- [Task prompt]:
Copy only this: the line containing "obj.matrix_world = world", the line containing "return (low + high) / 2", and every line between them, exactly as written.
---- Record set
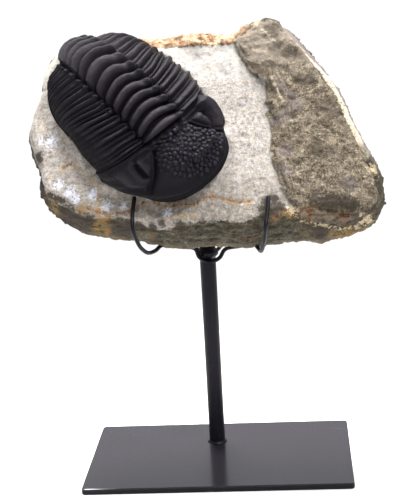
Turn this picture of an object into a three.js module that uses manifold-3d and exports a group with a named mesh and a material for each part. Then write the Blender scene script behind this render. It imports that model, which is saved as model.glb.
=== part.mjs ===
// A trilobite fossil on its slab of matrix stone, held by two bent wires on a steel post and base plate.
// Millimetres, +Z up, origin at the middle of the base plate's underside, -Y to the front.
import * as THREE from 'three';
import { mergeVertices } from 'three/addons/utils/BufferGeometryUtils.js';
import Module from 'manifold-3d';

const wasm = await Module();
wasm.setup();

// Driving dimensions of the stand
const plate = { length: 130, depth: 80, thickness: 3, corner: 2, bevel: 0.4 };
const post = { x: -2.5, y: 15.7, radius: 4, top: 107, chamfer: 0.6, sides: 20 };
const weld = { radius: 5.2, height: 1.4, shoulder: 0.4, shoulderHeight: 0.8 };
const wire = { radius: 1, sides: 8, gap: 0.3, hookSteps: 48, restSteps: 36 };

// Driving dimensions of the stone: a slab that leans back, with a raised plate of crust on its right
const slab = { lean: 30, centre: [0, 13.5, 164.5], back: -17, face: 14.5, around: 66 };
const crust = { root: 11, top: 17.8, around: 40 };

// Driving dimensions of the fossil, in its own frame: u to the head, v to the right side, w up from the stone
const body = {
  place: [-31.8, 0.5, 15.1],
  heading: -48.7,
  roll: 8.7,
  crestLength: 36.3,
  halfWidth: [28.7, 32.5, 30.4],
  height: [32.1, 22.1, 32.6],
  endTilt: [-80.4, 72.1],
  under: -3,
  skirtInset: 2.2,
  rows: 78,
  columns: 27,
};
const fit = { gap: 0.35, rows: 26, columns: 27, swell: 2 };

// Materials
const colours = { stand: 0x1d1d1f, stone: 0xb9ad9b, fossil: 0x29282a };
const finish = (color, roughness, metalness) =>
  new THREE.MeshStandardMaterial({ color, roughness, metalness });
const standPaint = () => finish(colours.stand, 0.38, 0.6);

// Small helpers
const clamp = (x, low, high) => Math.min(Math.max(x, low), high);
const smooth = (x, from, to) => {
  const t = clamp((x - from) / (to - from), 0, 1);
  return t * t * (3 - 2 * t);
};
const bell = (x, middle, width) => Math.exp(-(((x - middle) / width) ** 2));
const dome = (x) => Math.sqrt(clamp(1 - x * x, 0, 1));
const through = (t, [start, middle, end]) =>
  start * (1 - t) * (1 - 2 * t) + 4 * middle * t * (1 - t) + end * t * (2 * t - 1);
const steps = (x, table) => {
  const next = table.findIndex(([at]) => x < at);
  if (next === 0) return table[0][1];
  if (next < 0) return table.at(-1)[1];
  const [[x0, y0], [x1, y1]] = [table[next - 1], table[next]];
  return y0 + ((y1 - y0) * (x - x0)) / (x1 - x0);
};

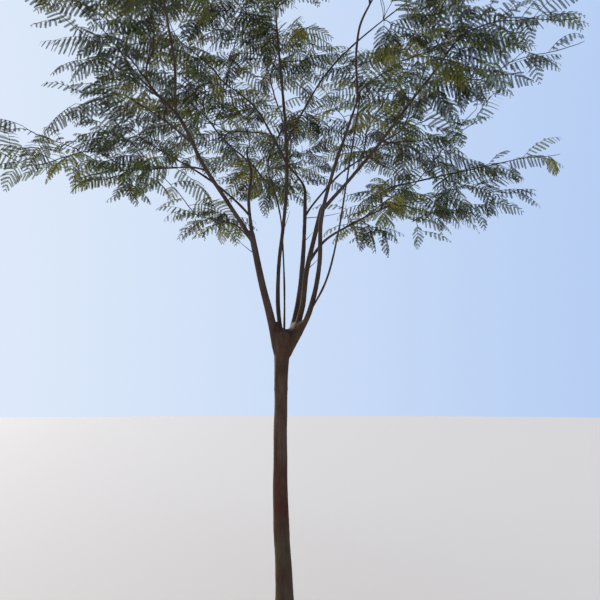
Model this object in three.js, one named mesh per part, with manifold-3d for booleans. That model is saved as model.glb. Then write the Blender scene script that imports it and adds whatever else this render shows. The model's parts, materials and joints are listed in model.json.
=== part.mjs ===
// A young flame tree. Sizes are in millimetres, +Z is up, and the foot of the trunk stands on the origin.
// A straight trunk forks at head height into steep limbs. They carry flat, feathery masses of leaves
// that spread into a wide, open crown. +X is the tree's right side and +Y is its back.
import * as THREE from "three";
import { mergeVertices } from "three/addons/utils/BufferGeometryUtils.js";
import Module from "manifold-3d";

const wasm = await Module();
wasm.setup();

// Driving dimensions
const TRUNK_WIDTH = 122; // the bare trunk, a little above its root flare
const FORK_HEIGHT = 2200; // where the trunk divides
const FORK_WIDTH = 215; // across the divided top of the trunk, from left to right
const FORK_DEPTH = 140; // the same from front to back
const CLEARANCE = 0.3; // between solids that meet
const TRUNK_SIDES = 12;
const LIMB_STEP = 360; // between the rings of a limb
const FEWEST_STEPS = 4;
const STOUT = 30; // a limb thicker than this has more sides
const STOUT_SIDES = 7;
const THIN_SIDES = 5;
const COLLAR_SWELL = 0.3; // how much wider a limb is at its very base
const COLLAR_REACH = 1.6; // the length of that swelling, in limb thicknesses

// Leaf masses: how uneven they are
const LUMPS = 10;
const LUMP_SWELL = 0.26;
const LUMP_SHARPNESS = 5;
const LUMP_DENTS = 0.9; // 2 would make every lump a dent, and 0 none
const LOBE_SWELL = 0.09; // of the sprays that stand out round the edge
const FEWEST_LOBES = 3;
const MOST_LOBES = 5;
const MASS_DETAIL = 2; // how finely its surface is divided
const FLAT_UNDERSIDE = 0.78; // the lower half's depth against the upper half's

const BARK = { roughness: 0.9, metalness: 0 };
const barkMaterial = new THREE.MeshStandardMaterial({ ...BARK, color: 0x4a3c31 });
const leafMaterials = [0x4c5a33, 0x57613a, 0x465443].map(
  (color) => new THREE.MeshStandardMaterial({ color, roughness: 0.75, metalness: 0 }),
);

// A place in the tree: its heading in degrees from +X towards +Y, its reach from the trunk, and its height.
function at(heading, reach, height) {
  const angle = THREE.MathUtils.degToRad(heading);
  return new THREE.Vector3(reach * Math.cos(angle), reach * Math.sin(angle), height);
}

// Rings of the trunk from the ground up: how far each one leans along X, and its widths along X and Y.
const TRUNK_RINGS = [
  { height: 0, lean: 0, wide: 1.72 * TRUNK_WIDTH, deep: 1.66 * TRUNK_WIDTH },
  { height: 35, lean: 0, wide: 1.45 * TRUNK_WIDTH, deep: 1.42 * TRUNK_WIDTH },
  { height: 90, lean: -2, wide: 1.27 * TRUNK_WIDTH, deep: 1.25 * TRUNK_WIDTH },
  { height: 190, lean: -5, wide: 1.16 * TRUNK_WIDTH, deep: 1.15 * TRUNK_WIDTH },
  { height: 360, lean: -14, wide: 1.09 * TRUNK_WIDTH, deep: 1.08 * TRUNK_WIDTH },
  { height: 620, lean: -29, wide: 1.03 * TRUNK_WIDTH, deep: 1.03 * TRUNK_WIDTH },
  { height: 900, lean: -40, wide: TRUNK_WIDTH, deep: TRUNK_WIDTH },
  { height: 1280, lean: -43, wide: 0.98 * TRUNK_WIDTH, deep: 0.98 * TRUNK_WIDTH },
  { height: 1650, lean: -40, wide: 0.99 * TRUNK_WIDTH, deep: 0.98 * TRUNK_WIDTH },
  { height: 1880, lean: -38, wide: 1.06 * TRUNK_WIDTH, deep: 1.02 * TRUNK_WIDTH },
  { height: 2010, lean: -34, wide: 1.22 * TRUNK_WIDTH, deep: 1.08 * TRUNK_WIDTH },
  { height: 2110, lean: -24, wide: 0.84 * FORK_WIDTH, deep: 0.98 * FORK_DEPTH },
  { height: FORK_HEIGHT - 30, lean: -14, wide: FORK_WIDTH, deep: FORK_DEPTH },
  { height: FORK_HEIGHT + 15, lean: -12, wide: 0.93 * FORK_WIDTH, deep: 0.86 * FORK_DEPTH },
  { height: FORK_HEIGHT + 42, lean: -10, wide: 0.6 * FORK_WIDTH, deep: 0.56 * FORK_DEPTH },
];
const ROOT_BUTTRESSES = 5;
const BUTTRESS_SWELL = 0.11; // of the trunk's width, at the ground
const BUTTRESS_HEIGHT = 110;

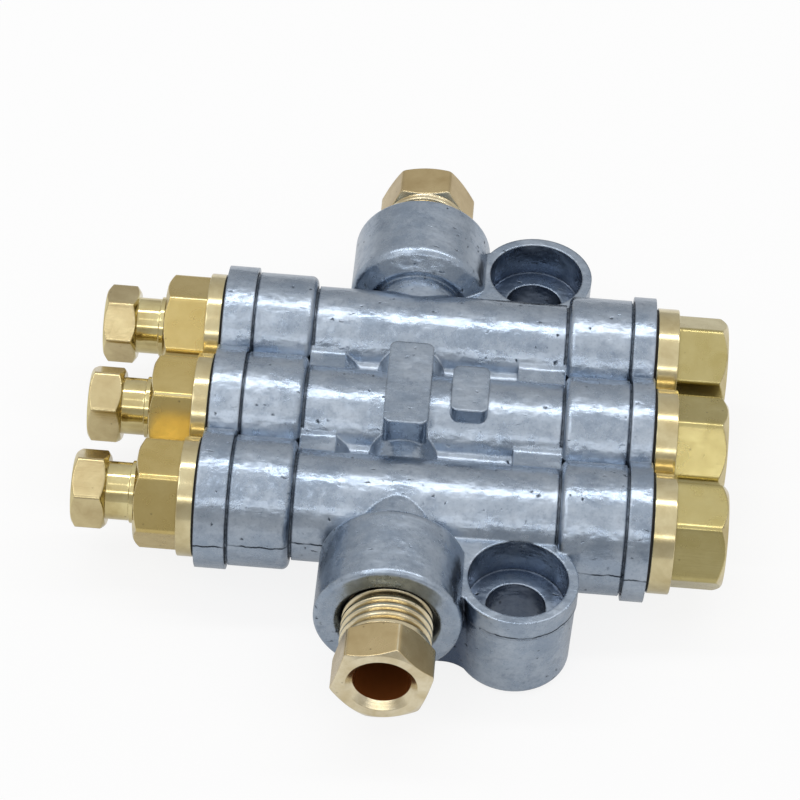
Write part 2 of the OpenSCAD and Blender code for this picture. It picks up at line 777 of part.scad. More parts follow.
module main_nut(side, out, turn) {
  tip = boss_face - port_nut_in;
  hex_start = boss_face + out;
  hex_end = hex_start + port_nut_hex_l;
  hole_r = port_tube_d / 2 + tube_gap;
  lead_r = hole_r + port_nut_lead;
  color("#b8a468") on_port(side) difference() {
    union() {
      bar(tip, hex_start + overlap, port_thread_d / 2);
      hex_bar(hex_start, hex_end, port_nut_af, turn);
    }
    bar(tip - past, hex_end + past, hole_r);
    cone(tip - overlap, tip + port_nut_cone_r - hole_r, port_nut_cone_r, hole_r);
    cone(hex_end - (lead_r - hole_r), hex_end + overlap, hole_r, lead_r);
  }
}

module main_ferrule(side) {
  color("#c2ad6c") on_port(side) mirror([0, 0, 1])
    ferrule(-(boss_face - port_nut_in), port_nut_cone_r, -(boss_face - port_depth), port_cone_r,
      port_tube_d);
}

body_casting();
outlet_body(rear);  // outlet_body_rear
outlet_body(middle);  // outlet_body_middle
outlet_body(front);  // outlet_body_front
outlet_washer(rear);  // outlet_washer_rear
outlet_washer(middle);  // outlet_washer_middle
outlet_washer(front);  // outlet_washer_front
outlet_nut(rear);  // outlet_nut_rear
outlet_nut(middle);  // outlet_nut_middle
outlet_nut(front);  // outlet_nut_front
outlet_ferrule(rear);  // outlet_ferrule_rear
outlet_ferrule(middle);  // outlet_ferrule_middle
outlet_ferrule(front);  // outlet_ferrule_front
check_seat(rear);  // check_seat_rear
check_seat(middle);  // check_seat_middle
check_seat(front);  // check_seat_front
check_disc(rear);  // check_disc_rear
check_disc(middle);  // check_disc_middle
check_disc(front);  // check_disc_front
check_spring(rear);  // check_spring_rear
check_spring(middle);  // check_spring_middle
check_spring(front);  // check_spring_front
control_tube(rear);  // control_tube_rear
control_tube(middle);  // control_tube_middle
control_tube(front);  // control_tube_front
transfer_seal(rear);  // transfer_seal_rear
transfer_seal(middle);  // transfer_seal_middle
transfer_seal(front);  // transfer_seal_front
metering_piston(rear);  // metering_piston_rear
metering_piston(middle);  // metering_piston_middle
metering_piston(front);  // metering_piston_front
piston_ring(rear);  // piston_ring_rear
piston_ring(middle);  // piston_ring_middle
piston_ring(front);  // piston_ring_front
piston_spring(rear);  // piston_spring_rear
piston_spring(middle);  // piston_spring_middle
piston_spring(front);  // piston_spring_front
metering_cap(rear);  // metering_cap_rear
metering_cap(middle);  // metering_cap_middle
metering_cap(front);  // metering_cap_front
pilot_ring(rear);  // pilot_ring_rear
pilot_ring(middle);  // pilot_ring_middle
pilot_ring(front);  // pilot_ring_front
cap_washer(rear);  // cap_washer_rear
cap_washer(middle);  // cap_washer_middle
cap_washer(front);  // cap_washer_front
main_nut(1, rear_nut_out, rear_nut_turn);  // main_nut_rear
main_nut(-1, front_nut_out, front_nut_turn);  // main_nut_front
main_ferrule(1);  // main_ferrule_rear
main_ferrule(-1);  // main_ferrule_front
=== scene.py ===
import functools
import math

import bmesh
import bpy
import numpy as np
from mathutils import Matrix, Vector


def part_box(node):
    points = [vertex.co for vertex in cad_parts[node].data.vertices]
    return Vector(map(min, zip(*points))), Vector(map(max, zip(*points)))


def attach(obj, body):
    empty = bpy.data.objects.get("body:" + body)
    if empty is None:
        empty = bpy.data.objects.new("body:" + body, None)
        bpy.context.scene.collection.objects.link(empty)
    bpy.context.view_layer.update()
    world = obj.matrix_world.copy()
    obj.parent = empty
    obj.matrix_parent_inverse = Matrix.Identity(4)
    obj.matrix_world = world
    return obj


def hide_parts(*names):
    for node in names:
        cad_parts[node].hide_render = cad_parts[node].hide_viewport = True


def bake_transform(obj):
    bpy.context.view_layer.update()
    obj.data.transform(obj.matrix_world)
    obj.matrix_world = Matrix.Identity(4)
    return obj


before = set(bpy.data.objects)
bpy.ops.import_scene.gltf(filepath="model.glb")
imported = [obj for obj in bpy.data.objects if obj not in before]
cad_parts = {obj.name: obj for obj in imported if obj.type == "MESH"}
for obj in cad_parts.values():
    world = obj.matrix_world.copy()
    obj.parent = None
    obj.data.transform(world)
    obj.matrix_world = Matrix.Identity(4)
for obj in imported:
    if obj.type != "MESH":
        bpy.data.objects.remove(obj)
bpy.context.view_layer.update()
print("frame loaded:", len(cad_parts), "nodes")

mm = 0.001

# where the three barrels and the main line lie, in millimetres, read off the frame's own pieces
def boxOf(node):
    low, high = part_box(node)
    return np.array(low) / mm, np.array(high) / mm


def middleOf(node):
    low, high = boxOf(node)
    return (low + high) / 2


barrelNames = ["rear", "middle", "front"]
barrelAxis = {name: middleOf("cap_washer_" + name) for name in barrelNames}
mainAxis = middleOf("main_ferrule_front")
mainAxis[1] = 0
partingHeight = barrelAxis["middle"][2]


# colours and nodes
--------
- [The answer]:
    obj.matrix_world = world
    return obj


def hide_parts(*names):
    for node in names:
        cad_parts[node].hide_render = cad_parts[node].hide_viewport = True


def bake_transform(obj):
    bpy.context.view_layer.update()
    obj.data.transform(obj.matrix_world)
    obj.matrix_world = Matrix.Identity(4)
    return obj


before = set(bpy.data.objects)
bpy.ops.import_scene.gltf(filepath="model.glb")
imported = [obj for obj in bpy.data.objects if obj not in before]
cad_parts = {obj.name: obj for obj in imported if obj.type == "MESH"}
for obj in cad_parts.values():
    world = obj.matrix_world.copy()
    obj.parent = None
    obj.data.transform(world)
    obj.matrix_world = Matrix.Identity(4)
for obj in imported:
    if obj.type != "MESH":
        bpy.data.objects.remove(obj)
bpy.context.view_layer.update()
print("frame loaded:", len(cad_parts), "nodes")

mm = 0.001

# where the three barrels and the main line lie, in millimetres, read off the frame's own pieces
def boxOf(node):
    low, high = part_box(node)
    return np.array(low) / mm, np.array(high) / mm


def middleOf(node):
    low, high = boxOf(node)
    return (low + high) / 2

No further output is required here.